Праздношатющиеся, гуляки, всякого рода, те, кто остался не у дел и кто выбит из колеи, собираются в известные часы дня там, где можно поесть. Революция, выбросившая на мостовую десятки тысяч людей, вырванных с корнями из родной почвы, была благодатью для содержателей ресторанов. Не говоря уже о королях вкусного стола, Мео, Бери, Роберте, Сэвре, Розе и их талантливых учениках, число трактирщиков, кабатчиков, торговцев лимонадом, винами и ликерами страшно возросло. Всюду видишь объявление: “Холодные завтраки”. В рестораны забираются с утра, так как жизнь начинается рано. Да многие парижане и весь день проводят в кафе, в нескончаемой болтовне; у каждой партии, у каждого кружка свое излюбленное кафе, из которого она делает нечто вроде клуба и читает там свои излюбленные газеты, хоть и не верит тому, что в них написано.

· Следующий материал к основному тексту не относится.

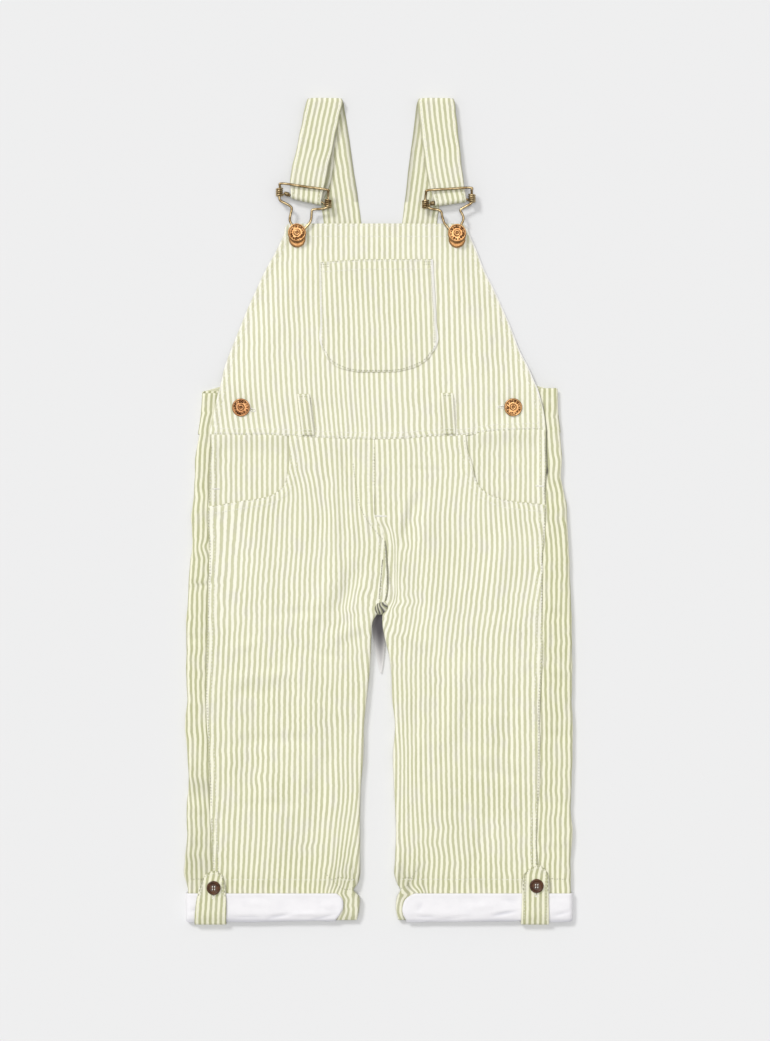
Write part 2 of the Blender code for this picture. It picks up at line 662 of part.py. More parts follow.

Даже и “свет”, бомонд, живет, в общем больше на улице, чем дома. Что представляет собою этот “свет”? Маркизов, пажей, мушкетеров и пр. заменила иного рода молодежь: поставщики, ажиотеры, прокурорские клерки.[747] Они катаются верхом или в фаэтонах, которыми сами правят, выставляют напоказ своих любовниц. Парк Монсо служит, главным образом, для утренних прогулок. Днем ездят в Булонский лес укреплять мышцы играми или гимнастикой на античный лад, ибо грекоманы вводят в моду атлетизм, как впоследствии его вводили в моду англоманы. Люди более возвышенных вкусов предпочитают зевать на конференциях, организованных Лицеем искусств, Республиканским Портиком, или же мечтают об открытии вновь концертов Общества Любителей на улице Клери. Под вечер наполняются все тридцать пять банков с разрешенными общественными играми и бесчисленные игорные притоны, где часы бегут незаметно среди лихорадочного возбуждения. На тусклом фоне приниженной буржуазии и честных людей, смутно мечтающих о более упорядоченном существовании, волнуется, блистает веселится, острит, изрекает приговоры и судит вкривь и вкось о чем угодно другое общество – выскочек и выброшенных за борт своим кругом; здесь ни признака мысли, ни тени заботы о будущем, о том, чтобы построить что-нибудь прочное. Дни, когда вся Франция спекулировала и безумно увлекалась биржевой игрой на ассигнации, миновали, но сколько еще людей проводят весь день на бирже или за игрою в кости, в погоне за скорой наживой, за минутным удовольствием, за удачей в деньгах или в любви.
На людных и торговых улицах с утра появляются женщины, пришедшие за покупками, с легоньким сетчатым мешочком, réticule, y пояса. Магазины прихорашиваются на перебой, соблазняют заманчивыми витринами с роскошной резьбой. Процветают те лавки, где продаются модные безделки, перья, ленты, кружева и всякие балаболки. Женщины ищут здесь, чем расцветить, изукрасить свой туалет, не заботясь о главном, ибо они продолжают носить под своими мехами вместо платья “лишь краткое извлечение, и то насколько возможно прозрачное”,[748] и рядятся в заморские ткани, в английские газы и кисеи. Старая французская промышленность, снабжавшая былую аристократию иного рода роскошными тканями, томится и чахнет без дела.
Однако вот уже несколько дней творится что-то странное. В улицах Бурбоннэ и Бутэ, где некогда процветала торговля, где прозябают некогда знаменитые фирмы, в давно заброшенных магазинах шелковых тканей появились покупательницы, да еще в таком множестве, что хвост стоит у дверей. И все это сделал анекдот с Бонапартом, которого мода еще раньше политики признала диктатором. Рассказывают, будто он однажды вечером в Люксембурге, находясь в обществе Жозефины и других дам, блиставших слишком уж афинским изяществом, заставлял лакея усиленно топить камин, набивать его углем, подкладывать еще и еще; ему заметили, что так можно наделать пожару, но он продолжал свое и, обернувшись, говорил: “Разве вы не видите, что эти дамы голые?”. Слух, что Бонапарт призывает моду к приличию, с задней мыслью оживить национальную промышленность, проник и в газеты; некоторые опровергают его, другие подтверждают; “и тотчас же наши дамы-патриотки ну заказывать платье, юбки, спенсеры, шали, душегреи на зиму, и все шелковое”.[749]